[Stored dataset items]
──────
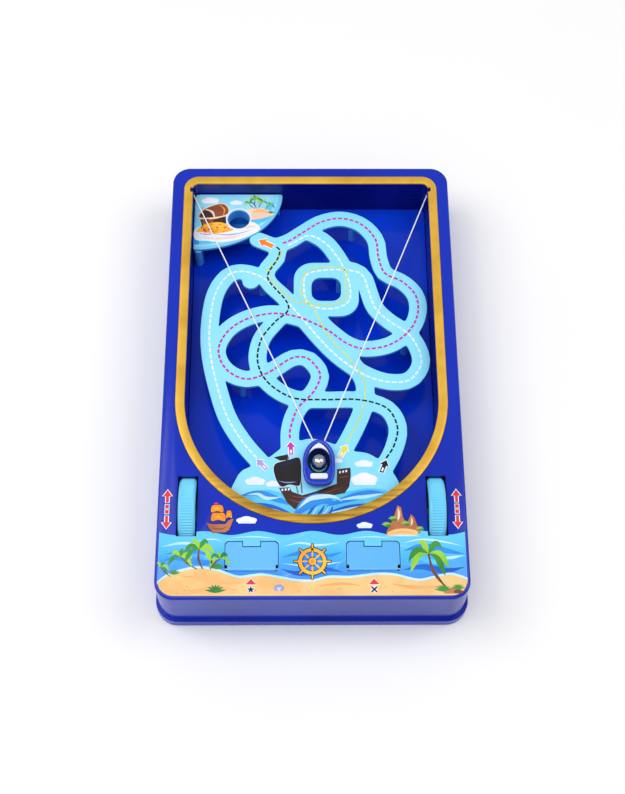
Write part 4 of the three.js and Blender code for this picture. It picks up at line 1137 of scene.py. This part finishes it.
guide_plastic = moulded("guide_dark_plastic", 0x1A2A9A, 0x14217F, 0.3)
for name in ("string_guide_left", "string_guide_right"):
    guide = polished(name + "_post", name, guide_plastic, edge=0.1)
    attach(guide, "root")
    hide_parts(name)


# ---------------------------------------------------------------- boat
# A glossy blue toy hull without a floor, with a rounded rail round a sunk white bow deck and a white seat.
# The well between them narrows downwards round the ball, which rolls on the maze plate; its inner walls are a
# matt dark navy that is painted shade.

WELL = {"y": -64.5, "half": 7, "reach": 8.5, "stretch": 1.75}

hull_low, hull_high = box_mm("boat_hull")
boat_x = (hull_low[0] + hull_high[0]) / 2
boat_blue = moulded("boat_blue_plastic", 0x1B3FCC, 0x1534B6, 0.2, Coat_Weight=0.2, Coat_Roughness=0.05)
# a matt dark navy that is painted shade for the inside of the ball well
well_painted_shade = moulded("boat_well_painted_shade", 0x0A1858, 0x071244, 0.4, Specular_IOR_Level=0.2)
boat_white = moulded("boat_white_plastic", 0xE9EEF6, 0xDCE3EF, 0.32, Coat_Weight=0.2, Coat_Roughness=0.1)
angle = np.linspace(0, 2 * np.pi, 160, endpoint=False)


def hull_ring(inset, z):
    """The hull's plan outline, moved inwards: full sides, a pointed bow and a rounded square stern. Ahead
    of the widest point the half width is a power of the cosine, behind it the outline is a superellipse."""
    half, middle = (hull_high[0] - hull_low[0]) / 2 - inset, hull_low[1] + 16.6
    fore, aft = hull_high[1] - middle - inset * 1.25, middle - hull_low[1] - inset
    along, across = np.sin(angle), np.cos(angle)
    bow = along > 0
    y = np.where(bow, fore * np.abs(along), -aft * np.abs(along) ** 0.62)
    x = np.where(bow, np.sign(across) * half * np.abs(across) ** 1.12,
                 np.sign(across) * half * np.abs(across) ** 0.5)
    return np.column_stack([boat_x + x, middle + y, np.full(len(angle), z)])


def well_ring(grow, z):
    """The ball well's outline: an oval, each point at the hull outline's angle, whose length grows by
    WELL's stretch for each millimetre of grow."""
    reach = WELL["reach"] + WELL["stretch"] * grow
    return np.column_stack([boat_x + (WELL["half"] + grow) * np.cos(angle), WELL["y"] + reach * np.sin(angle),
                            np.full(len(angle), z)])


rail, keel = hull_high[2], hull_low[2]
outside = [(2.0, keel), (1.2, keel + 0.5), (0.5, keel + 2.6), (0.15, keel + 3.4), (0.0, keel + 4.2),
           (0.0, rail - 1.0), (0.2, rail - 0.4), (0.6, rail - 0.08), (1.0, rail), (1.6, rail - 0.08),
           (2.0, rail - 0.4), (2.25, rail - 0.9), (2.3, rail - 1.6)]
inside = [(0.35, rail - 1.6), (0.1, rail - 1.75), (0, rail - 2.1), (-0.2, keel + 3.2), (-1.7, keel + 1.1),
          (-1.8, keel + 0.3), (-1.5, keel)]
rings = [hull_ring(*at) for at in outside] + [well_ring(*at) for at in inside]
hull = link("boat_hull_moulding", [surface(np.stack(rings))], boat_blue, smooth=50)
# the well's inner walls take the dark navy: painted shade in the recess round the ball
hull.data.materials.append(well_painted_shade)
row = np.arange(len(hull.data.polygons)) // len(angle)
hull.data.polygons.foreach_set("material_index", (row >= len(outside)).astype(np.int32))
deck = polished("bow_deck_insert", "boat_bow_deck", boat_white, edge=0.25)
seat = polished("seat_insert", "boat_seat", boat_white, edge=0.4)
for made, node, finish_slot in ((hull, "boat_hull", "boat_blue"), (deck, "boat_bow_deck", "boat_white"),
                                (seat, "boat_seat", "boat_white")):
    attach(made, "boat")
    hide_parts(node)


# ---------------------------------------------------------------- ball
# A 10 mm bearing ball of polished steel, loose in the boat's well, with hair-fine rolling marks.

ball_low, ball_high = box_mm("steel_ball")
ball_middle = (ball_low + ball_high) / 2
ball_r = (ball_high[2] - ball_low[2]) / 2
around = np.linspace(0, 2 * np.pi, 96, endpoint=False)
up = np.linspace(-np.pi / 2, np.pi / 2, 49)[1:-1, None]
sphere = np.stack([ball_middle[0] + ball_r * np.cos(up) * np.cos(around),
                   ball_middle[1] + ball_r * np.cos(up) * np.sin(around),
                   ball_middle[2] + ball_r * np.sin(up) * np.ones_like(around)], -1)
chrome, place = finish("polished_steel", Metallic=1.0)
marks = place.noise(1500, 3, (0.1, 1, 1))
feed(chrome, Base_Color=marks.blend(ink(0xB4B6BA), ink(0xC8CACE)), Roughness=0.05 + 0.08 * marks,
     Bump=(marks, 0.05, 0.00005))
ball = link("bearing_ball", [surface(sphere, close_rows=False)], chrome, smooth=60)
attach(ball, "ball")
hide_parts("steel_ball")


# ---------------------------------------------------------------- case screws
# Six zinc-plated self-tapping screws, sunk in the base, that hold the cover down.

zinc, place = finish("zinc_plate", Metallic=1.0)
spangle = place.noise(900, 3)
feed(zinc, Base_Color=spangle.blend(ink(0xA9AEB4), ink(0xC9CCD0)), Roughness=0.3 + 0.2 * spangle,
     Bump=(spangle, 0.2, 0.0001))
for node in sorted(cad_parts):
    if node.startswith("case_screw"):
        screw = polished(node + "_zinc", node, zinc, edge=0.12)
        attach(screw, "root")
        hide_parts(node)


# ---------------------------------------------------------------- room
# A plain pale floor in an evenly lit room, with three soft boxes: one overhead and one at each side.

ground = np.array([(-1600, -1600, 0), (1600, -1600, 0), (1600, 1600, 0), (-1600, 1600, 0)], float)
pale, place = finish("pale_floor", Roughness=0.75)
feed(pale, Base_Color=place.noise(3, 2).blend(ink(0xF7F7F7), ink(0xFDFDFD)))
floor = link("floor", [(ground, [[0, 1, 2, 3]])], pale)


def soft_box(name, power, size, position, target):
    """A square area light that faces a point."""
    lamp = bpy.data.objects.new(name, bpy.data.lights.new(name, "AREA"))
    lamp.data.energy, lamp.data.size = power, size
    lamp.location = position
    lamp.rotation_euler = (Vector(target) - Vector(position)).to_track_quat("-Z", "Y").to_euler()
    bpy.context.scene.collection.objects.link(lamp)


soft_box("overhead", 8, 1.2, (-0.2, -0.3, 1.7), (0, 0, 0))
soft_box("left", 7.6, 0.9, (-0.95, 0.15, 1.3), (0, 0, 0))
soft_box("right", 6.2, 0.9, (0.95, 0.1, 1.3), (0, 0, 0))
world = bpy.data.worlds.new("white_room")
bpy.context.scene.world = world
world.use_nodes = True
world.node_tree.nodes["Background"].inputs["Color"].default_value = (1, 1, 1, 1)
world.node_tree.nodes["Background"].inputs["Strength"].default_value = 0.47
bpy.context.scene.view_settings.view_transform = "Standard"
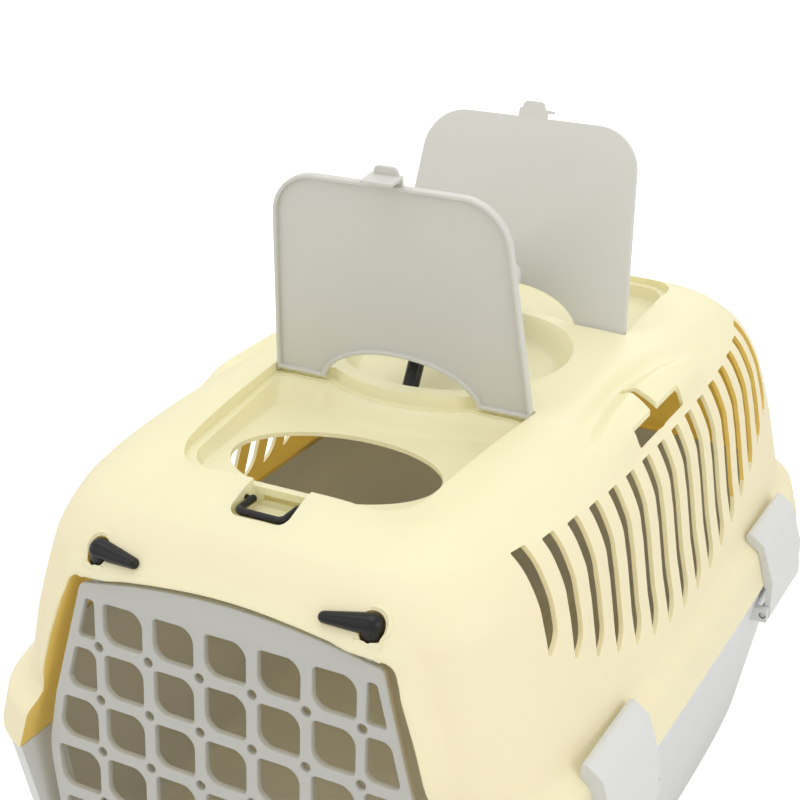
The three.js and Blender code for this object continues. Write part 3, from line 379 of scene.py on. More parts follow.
──────
* Task statement
Repeat the material from above exactly, word for word.

* Result of this task
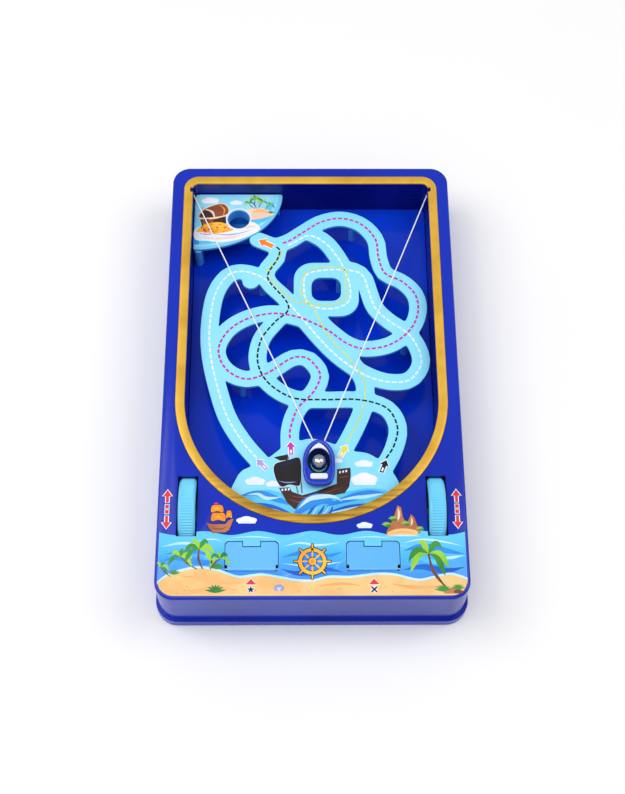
Write part 4 of the three.js and Blender code for this picture. It picks up at line 1137 of scene.py. This part finishes it.
guide_plastic = moulded("guide_dark_plastic", 0x1A2A9A, 0x14217F, 0.3)
for name in ("string_guide_left", "string_guide_right"):
    guide = polished(name + "_post", name, guide_plastic, edge=0.1)
    attach(guide, "root")
    hide_parts(name)


# ---------------------------------------------------------------- boat
# A glossy blue toy hull without a floor, with a rounded rail round a sunk white bow deck and a white seat.
# The well between them narrows downwards round the ball, which rolls on the maze plate; its inner walls are a
# matt dark navy that is painted shade.

WELL = {"y": -64.5, "half": 7, "reach": 8.5, "stretch": 1.75}

hull_low, hull_high = box_mm("boat_hull")
boat_x = (hull_low[0] + hull_high[0]) / 2
boat_blue = moulded("boat_blue_plastic", 0x1B3FCC, 0x1534B6, 0.2, Coat_Weight=0.2, Coat_Roughness=0.05)
# a matt dark navy that is painted shade for the inside of the ball well
well_painted_shade = moulded("boat_well_painted_shade", 0x0A1858, 0x071244, 0.4, Specular_IOR_Level=0.2)
boat_white = moulded("boat_white_plastic", 0xE9EEF6, 0xDCE3EF, 0.32, Coat_Weight=0.2, Coat_Roughness=0.1)
angle = np.linspace(0, 2 * np.pi, 160, endpoint=False)


def hull_ring(inset, z):
    """The hull's plan outline, moved inwards: full sides, a pointed bow and a rounded square stern. Ahead
    of the widest point the half width is a power of the cosine, behind it the outline is a superellipse."""
    half, middle = (hull_high[0] - hull_low[0]) / 2 - inset, hull_low[1] + 16.6
    fore, aft = hull_high[1] - middle - inset * 1.25, middle - hull_low[1] - inset
    along, across = np.sin(angle), np.cos(angle)
    bow = along > 0
    y = np.where(bow, fore * np.abs(along), -aft * np.abs(along) ** 0.62)
    x = np.where(bow, np.sign(across) * half * np.abs(across) ** 1.12,
                 np.sign(across) * half * np.abs(across) ** 0.5)
    return np.column_stack([boat_x + x, middle + y, np.full(len(angle), z)])


def well_ring(grow, z):
    """The ball well's outline: an oval, each point at the hull outline's angle, whose length grows by
    WELL's stretch for each millimetre of grow."""
    reach = WELL["reach"] + WELL["stretch"] * grow
    return np.column_stack([boat_x + (WELL["half"] + grow) * np.cos(angle), WELL["y"] + reach * np.sin(angle),
                            np.full(len(angle), z)])


rail, keel = hull_high[2], hull_low[2]
outside = [(2.0, keel), (1.2, keel + 0.5), (0.5, keel + 2.6), (0.15, keel + 3.4), (0.0, keel + 4.2),
           (0.0, rail - 1.0), (0.2, rail - 0.4), (0.6, rail - 0.08), (1.0, rail), (1.6, rail - 0.08),
           (2.0, rail - 0.4), (2.25, rail - 0.9), (2.3, rail - 1.6)]
inside = [(0.35, rail - 1.6), (0.1, rail - 1.75), (0, rail - 2.1), (-0.2, keel + 3.2), (-1.7, keel + 1.1),
          (-1.8, keel + 0.3), (-1.5, keel)]
rings = [hull_ring(*at) for at in outside] + [well_ring(*at) for at in inside]
hull = link("boat_hull_moulding", [surface(np.stack(rings))], boat_blue, smooth=50)
# the well's inner walls take the dark navy: painted shade in the recess round the ball
hull.data.materials.append(well_painted_shade)
row = np.arange(len(hull.data.polygons)) // len(angle)
hull.data.polygons.foreach_set("material_index", (row >= len(outside)).astype(np.int32))
deck = polished("bow_deck_insert", "boat_bow_deck", boat_white, edge=0.25)
seat = polished("seat_insert", "boat_seat", boat_white, edge=0.4)
for made, node, finish_slot in ((hull, "boat_hull", "boat_blue"), (deck, "boat_bow_deck", "boat_white"),
                                (seat, "boat_seat", "boat_white")):
    attach(made, "boat")
    hide_parts(node)


# ---------------------------------------------------------------- ball
# A 10 mm bearing ball of polished steel, loose in the boat's well, with hair-fine rolling marks.

ball_low, ball_high = box_mm("steel_ball")
ball_middle = (ball_low + ball_high) / 2
ball_r = (ball_high[2] - ball_low[2]) / 2
around = np.linspace(0, 2 * np.pi, 96, endpoint=False)
up = np.linspace(-np.pi / 2, np.pi / 2, 49)[1:-1, None]
sphere = np.stack([ball_middle[0] + ball_r * np.cos(up) * np.cos(around),
                   ball_middle[1] + ball_r * np.cos(up) * np.sin(around),
                   ball_middle[2] + ball_r * np.sin(up) * np.ones_like(around)], -1)
chrome, place = finish("polished_steel", Metallic=1.0)
marks = place.noise(1500, 3, (0.1, 1, 1))
feed(chrome, Base_Color=marks.blend(ink(0xB4B6BA), ink(0xC8CACE)), Roughness=0.05 + 0.08 * marks,
     Bump=(marks, 0.05, 0.00005))
ball = link("bearing_ball", [surface(sphere, close_rows=False)], chrome, smooth=60)
attach(ball, "ball")
hide_parts("steel_ball")


# ---------------------------------------------------------------- case screws
# Six zinc-plated self-tapping screws, sunk in the base, that hold the cover down.

zinc, place = finish("zinc_plate", Metallic=1.0)
spangle = place.noise(900, 3)
feed(zinc, Base_Color=spangle.blend(ink(0xA9AEB4), ink(0xC9CCD0)), Roughness=0.3 + 0.2 * spangle,
     Bump=(spangle, 0.2, 0.0001))
for node in sorted(cad_parts):
    if node.startswith("case_screw"):
        screw = polished(node + "_zinc", node, zinc, edge=0.12)
        attach(screw, "root")
        hide_parts(node)


# ---------------------------------------------------------------- room
# A plain pale floor in an evenly lit room, with three soft boxes: one overhead and one at each side.

ground = np.array([(-1600, -1600, 0), (1600, -1600, 0), (1600, 1600, 0), (-1600, 1600, 0)], float)
pale, place = finish("pale_floor", Roughness=0.75)
feed(pale, Base_Color=place.noise(3, 2).blend(ink(0xF7F7F7), ink(0xFDFDFD)))
floor = link("floor", [(ground, [[0, 1, 2, 3]])], pale)


def soft_box(name, power, size, position, target):
    """A square area light that faces a point."""
    lamp = bpy.data.objects.new(name, bpy.data.lights.new(name, "AREA"))
    lamp.data.energy, lamp.data.size = power, size
    lamp.location = position
    lamp.rotation_euler = (Vector(target) - Vector(position)).to_track_quat("-Z", "Y").to_euler()
    bpy.context.scene.collection.objects.link(lamp)


soft_box("overhead", 8, 1.2, (-0.2, -0.3, 1.7), (0, 0, 0))
soft_box("left", 7.6, 0.9, (-0.95, 0.15, 1.3), (0, 0, 0))
soft_box("right", 6.2, 0.9, (0.95, 0.1, 1.3), (0, 0, 0))
world = bpy.data.worlds.new("white_room")
bpy.context.scene.world = world
world.use_nodes = True
world.node_tree.nodes["Background"].inputs["Color"].default_value = (1, 1, 1, 1)
world.node_tree.nodes["Background"].inputs["Strength"].default_value = 0.47
bpy.context.scene.view_settings.view_transform = "Standard"
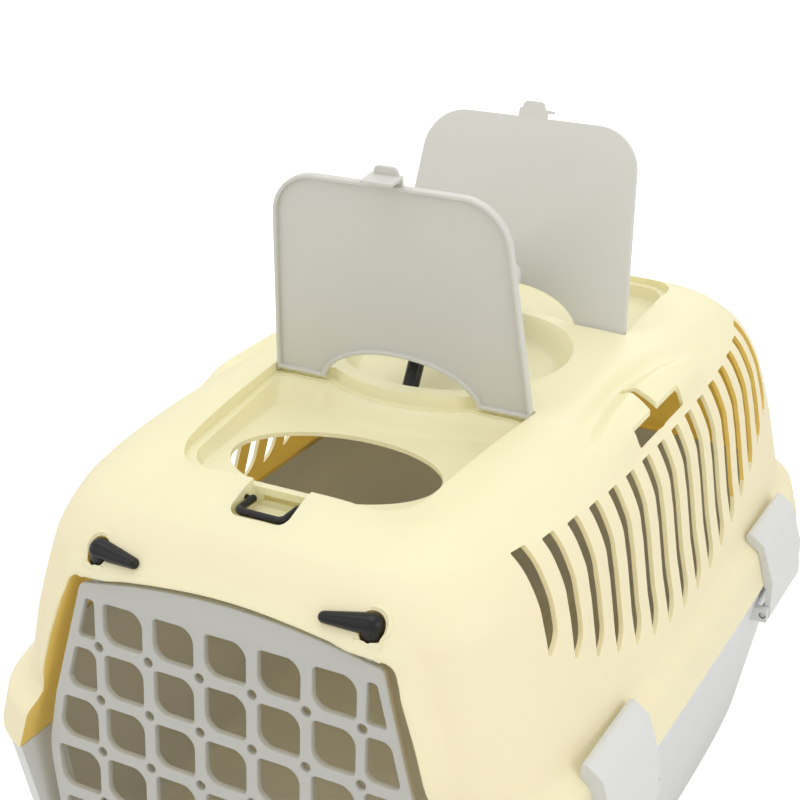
The three.js and Blender code for this object continues. Write part 3, from line 379 of scene.py on. More parts follow.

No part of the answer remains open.